It’d be so easy to castigate Congressman Fincher for ignoring all that Bibly stuff about loving neighbors as selves and widows’ mites and so forth. But, of course, he’s not ignoring that all that. He’s asserting that Christianity demands that this kind of charity be willing and free and that a government program imposes itself between us and the responsibility we have to care for each other. Besides, the government only gives money to people who don’t deserve it.
On the other hand, Mr. Fincher seems to be ignoring that Mr. Jesus was perfectly content to pay taxes to his government, and not even with something so noble as free food for the poor in mind. For Mr. Jesus, it was just fine to let Rome steal from those in the country and give to the unruly foreign soldiers occupying the country.
Mr. Fincher also seems to have forgotten that Mr. Jesus grabbed those who were collecting the very willing donations of temple-goers by their neck-scruffs and tossed them, arse-over-heels, into the street.

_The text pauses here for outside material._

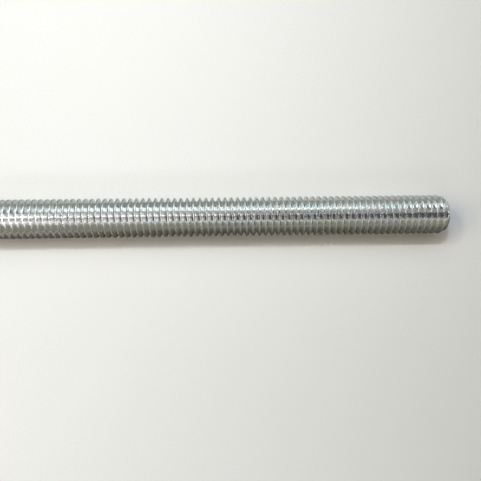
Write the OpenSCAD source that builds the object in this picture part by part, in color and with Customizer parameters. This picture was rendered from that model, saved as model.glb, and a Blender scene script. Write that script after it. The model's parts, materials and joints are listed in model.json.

The role of Christians might be a little more complicated than Mr. Fincher realizes. At least, it seems that hiding one’s transparently political position behind Christianity is the coward’s way out. Asserting that Christianity requires devotees to reject their government’s efforts to sustain its downtrodden and disenfranchised citizens is to blame Christianity for one’s failure to assist those efforts.
This non-Christian thinks this might be unfair to Christianity.